Theoretical estimation on electrical conductivity, synergy effect and piezoresistive behavior for nanocomposites with hybrid carbon nanotube/graphene based on modified Bethe lattice method

Abstract In this work, based on the modified Bethe lattice method and excluded volume theory, a conductivity prediction model was proposed for ternary nanocomposites such as carbon nanotubes, graphene nanoplatelet and epoxy, and the influence trend of filler size change on the overall conductivity was also analyzed. The synergy effect was then analyzed based on the above model, and it can be concluded that the enhanced synergy effect between carbon nanotubes and graphene nanosheets is the result of the competition between the geometric synergy effect (whether enhanced or not) and the electrical conductivity of the filler.

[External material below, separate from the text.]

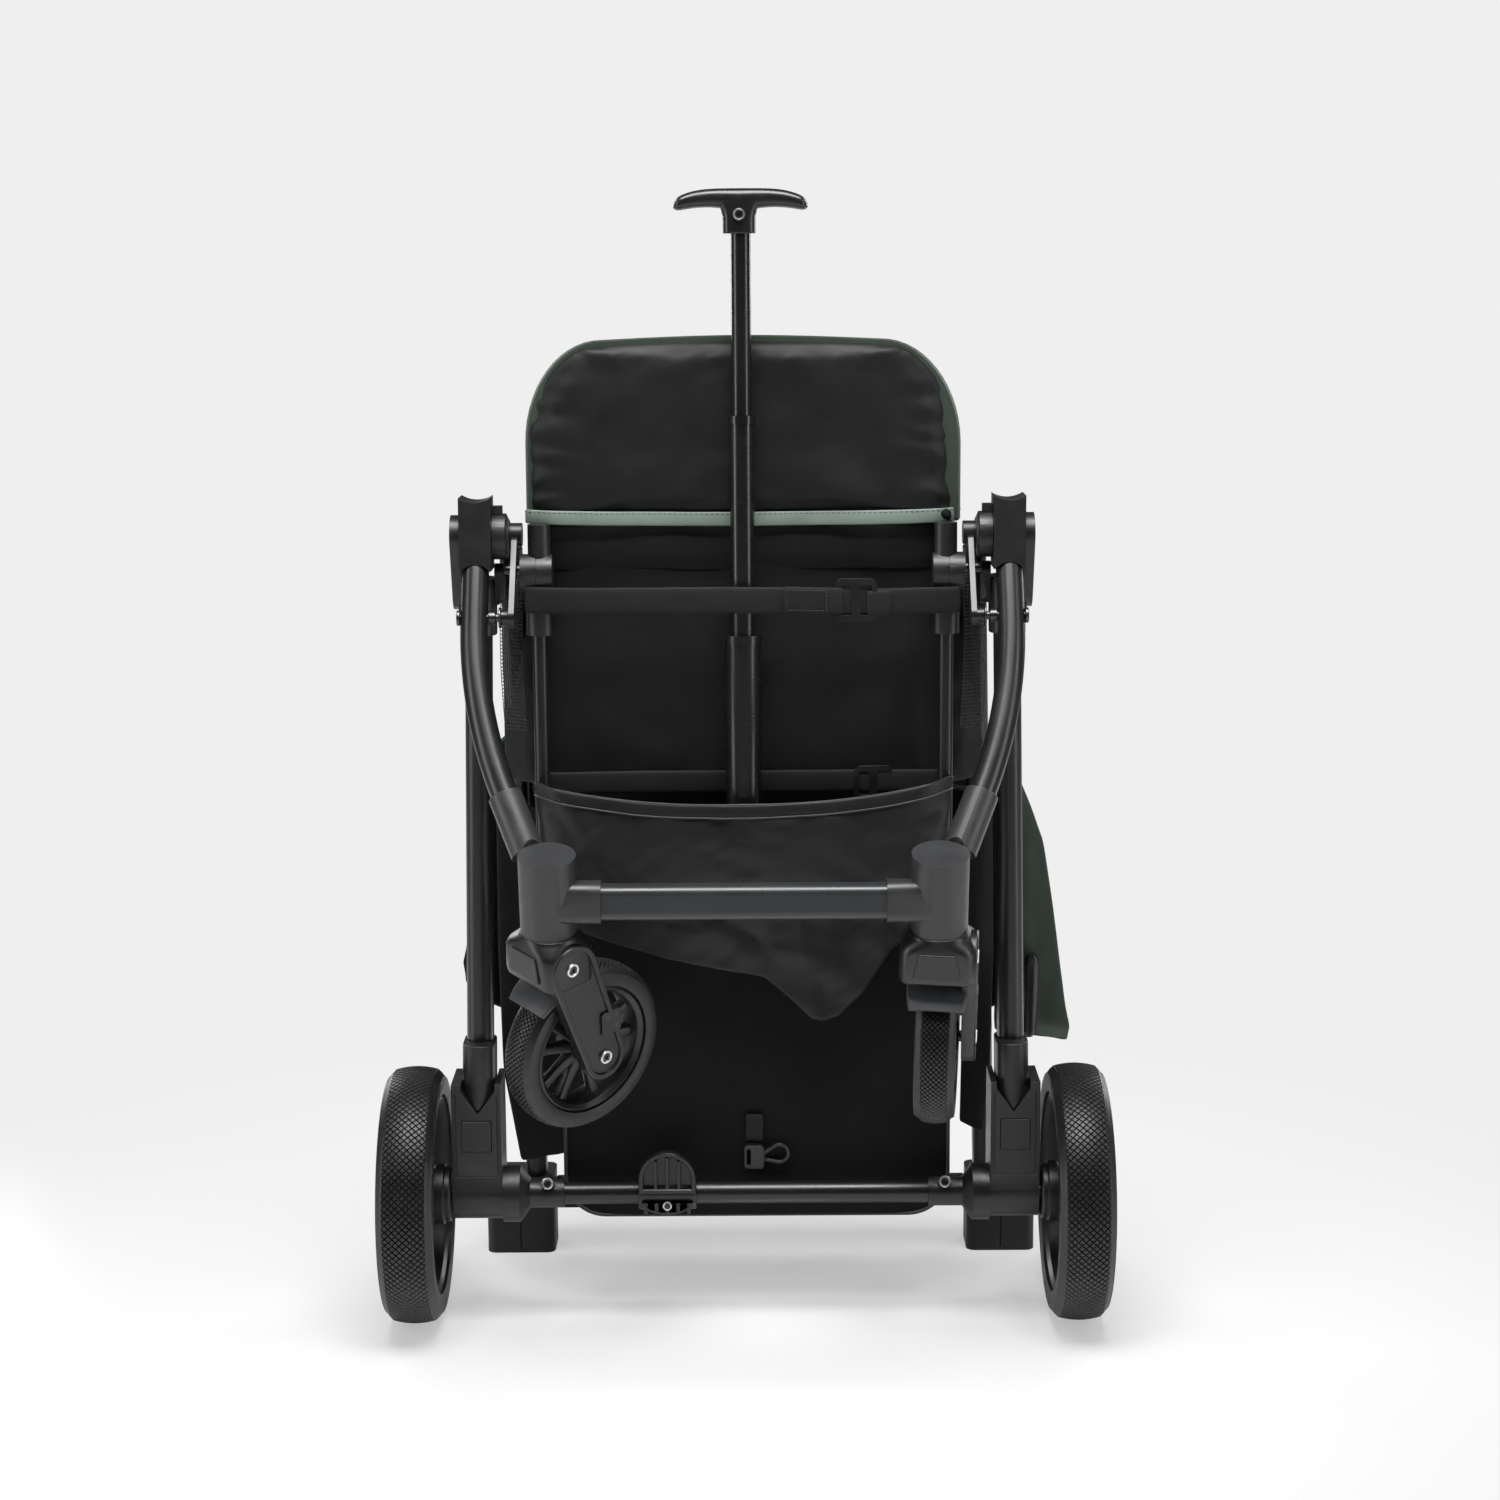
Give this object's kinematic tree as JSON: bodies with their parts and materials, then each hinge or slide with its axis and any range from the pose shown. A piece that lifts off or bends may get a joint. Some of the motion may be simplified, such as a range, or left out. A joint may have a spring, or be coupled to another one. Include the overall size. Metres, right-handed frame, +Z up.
{
  "type": "pet stroller",
  "caption": "Folding pet stroller in its folded state, standing on rear wheels and handle, with swivel casters, a pull rod and fabric seat.",
  "frame": {"origin": "centre of the footprint's box, on the floor under the folded stroller", "axes": "+X is the stroller's width from left to right, -Y is the side that the folded front legs face, +Z is up"},
  "size_m": [0.533, 0.3338, 0.832],
  "materials": {
    "frame_tube": "black powder coat, satin",
    "crossbar_tube": "dark grey coat, satin",
    "rod_tube": "black, semi-gloss",
    "casting_plastic": "fine moulded grain",
    "caster_plastic": "fine moulded grain",
    "fender_plastic": "satin grey",
    "smooth_plastic": "semi-gloss black",
    "steel": "plated",
    "tyre_foam": "matt, knurled tread",
    "rim_plastic": "satin",
    "seat_fabric": "plain woven black with a sage trim",
    "basket_fabric": "plain woven black with a piped hem",
    "canopy_fabric": "woven, black panels with a sage green front",
    "webbing": "ribbed polyester webbing",
    "foot_rubber": "matt",
    "grip_foam": "matt foam"
  },
  "bodies": {
    "rear_frame": {"rear_leg_left": "frame_tube", "rear_leg_right": "frame_tube", "leg_sleeves": "casting_plastic", "wheel_housing_left": "casting_plastic", "wheel_housing_right": "casting_plastic", "rear_hinges": "casting_plastic", "hinge_bolts": "steel", "axle_tube": "frame_tube", "axle_sockets": "casting_plastic", "socket_screws": "steel", "rear_axle_pins": "steel", "basket": "basket_fabric"},
    "front_frame": {"front_caps": "casting_plastic", "front_leg_left": "frame_tube", "front_leg_right": "frame_tube", "front_sleeves": "casting_plastic", "front_hub_left": "casting_plastic", "front_hub_right": "casting_plastic", "crossbar": "crossbar_tube", "link_bolts": "steel"},
    "seat": {"seat_tube_left": "frame_tube", "seat_tube_right": "frame_tube", "seat_cross_tube": "frame_tube", "ratchet_hub_left": "casting_plastic", "ratchet_hub_right": "casting_plastic", "leg_rest": "seat_fabric", "seat_panel": "seat_fabric", "seat_straps": "webbing", "strap_buckles": "smooth_plastic", "rod_outer_tube": "rod_tube"},
    "rod_middle": {"rod_middle_tube": "rod_tube"},
    "rod_inner": {"rod_inner_tube": "rod_tube", "rod_grip": "smooth_plastic"},
    "links": {"drive_links": "frame_tube"},
    "backrest": {"backrest_panel": "seat_fabric", "recline_clip": "smooth_plastic"},
    "handle": {"handle_tube_left": "frame_tube", "handle_tube_right": "frame_tube", "handle_hinges": "casting_plastic", "handle_feet": "foot_rubber", "handle_grip": "grip_foam", "canopy_rear": "canopy_fabric"},
    "canopy": {"canopy_front": "canopy_fabric"},
    "brake": {"brake_pedal": "smooth_plastic"},
    "caster_left": {"caster_fork_left": "caster_plastic", "caster_fender_left": "fender_plastic", "caster_bolts_left": "steel"},
    "front_wheel_left": {"front_tyre_left": "tyre_foam", "front_rim_left": "rim_plastic"},
    "rear_wheel_left": {"rear_tyre_left": "tyre_foam", "rear_rim_left": "rim_plastic"},
    "button_left": {"release_button_left": "smooth_plastic"},
    "caster_right": {"caster_fork_right": "caster_plastic", "caster_fender_right": "fender_plastic", "caster_bolts_right": "steel"},
    "front_wheel_right": {"front_tyre_right": "tyre_foam", "front_rim_right": "rim_plastic"},
    "rear_wheel_right": {"rear_tyre_right": "tyre_foam", "rear_rim_right": "rim_plastic"},
    "button_right": {"release_button_right": "smooth_plastic"}
  },
  "joints": [
    {"name": "fold", "type": "hinge", "parent": "rear_frame", "child": "front_frame", "pos_m": [0, -0.01013, 0.587], "axis": [1, 0, 0], "range_deg": [-65, 0]},
    {"name": "link_pivot", "type": "hinge", "parent": "front_frame", "child": "links", "pos_m": [0, -0.04096, 0.53206], "axis": [1, 0, 0], "range_deg": [-3, 1]},
    {"name": "seat_tilt", "type": "hinge", "parent": "rear_frame", "child": "seat", "pos_m": [0, -0.00413, 0.562], "axis": [1, 0, 0], "range_deg": [0, 37]},
    {"name": "backrest_recline", "type": "hinge", "parent": "seat", "child": "backrest", "pos_m": [0, -0.00413, 0.326], "axis": [1, 0, 0], "range_deg": [0, 64]},
    {"name": "handle_fold", "type": "hinge", "parent": "rear_frame", "child": "handle", "pos_m": [0, -0.01013, 0.587], "axis": [1, 0, 0], "range_deg": [0, 99]},
    {"name": "canopy_open", "type": "hinge", "parent": "handle", "child": "canopy", "pos_m": [0, 0.09021, 0.4367], "axis": [1, 0, 0], "range_deg": [0, 110]},
    {"name": "rod_middle_slide", "type": "slide", "parent": "seat", "child": "rod_middle", "axis": [0, 0, 1], "range_m": [-0.14, 0]},
    {"name": "rod_inner_slide", "type": "slide", "parent": "rod_middle", "child": "rod_inner", "axis": [0, 0, 1], "range_m": [-0.125, 0]},
    {"name": "caster_swivel_left", "type": "hinge", "parent": "front_frame", "child": "caster_left", "pos_m": [-0.1348, -0.14031, 0.35503], "axis": [0, -0.2588, 0.9659], "continuous": true},
    {"name": "front_wheel_spin_left", "type": "hinge", "parent": "caster_left", "child": "front_wheel_left", "pos_m": [-0.11622, -0.0905, 0.23379], "axis": [0.6691, -0.7178, -0.1923], "continuous": true},
    {"name": "caster_swivel_right", "type": "hinge", "parent": "front_frame", "child": "caster_right", "pos_m": [0.1348, -0.14031, 0.35503], "axis": [0, -0.2588, 0.9659], "continuous": true},
    {"name": "front_wheel_spin_right", "type": "hinge", "parent": "caster_right", "child": "front_wheel_right", "pos_m": [0.13741, -0.08264, 0.23589], "axis": [0.9945, -0.101, -0.0271], "continuous": true},
    {"name": "rear_wheel_spin_left", "type": "hinge", "parent": "rear_frame", "child": "rear_wheel_left", "pos_m": [-0.246, -0.01013, 0.095], "axis": [1, 0, 0], "continuous": true},
    {"name": "rear_wheel_spin_right", "type": "hinge", "parent": "rear_frame", "child": "rear_wheel_right", "pos_m": [0.246, -0.01013, 0.095], "axis": [1, 0, 0], "continuous": true},
    {"name": "brake_rock", "type": "hinge", "parent": "rear_frame", "child": "brake", "pos_m": [0, -0.01013, 0.095], "axis": [1, 0, 0], "range_deg": [0, 16]},
    {"name": "button_press_left", "type": "slide", "parent": "rear_frame", "child": "button_left", "axis": [0, 1, 0], "range_m": [0, 0.0025], "stiffness_N_per_m": 600},
    {"name": "button_press_right", "type": "slide", "parent": "rear_frame", "child": "button_right", "axis": [0, 1, 0], "range_m": [0, 0.0025], "stiffness_N_per_m": 600}
  ],
  "couplings": [
    {"joint": "link_pivot", "follows": "fold", "ratio": 0.037},
    {"joint": "seat_tilt", "follows": "fold", "ratio": -0.5692},
    {"joint": "backrest_recline", "follows": "fold", "ratio": -0.9846},
    {"joint": "handle_fold", "follows": "fold", "ratio": -1.523}
  ]
}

Moreover, based on this prediction model, we extended a piezoresistive model under tensile strain and explored the effects of filler dosage, size and work function of polymer matrix on piezoresistive effect. It is found that the ternary conductive polymer with enhanced synergy in conductivity also has the chance to have a higher gauge factor, which is valuable for the application of flexible pressure sensors. Although our discussion focuses on the two fillers of carbon nanotubes and graphene, this heuristic prediction model can also be applied to other ternary nanocomposites.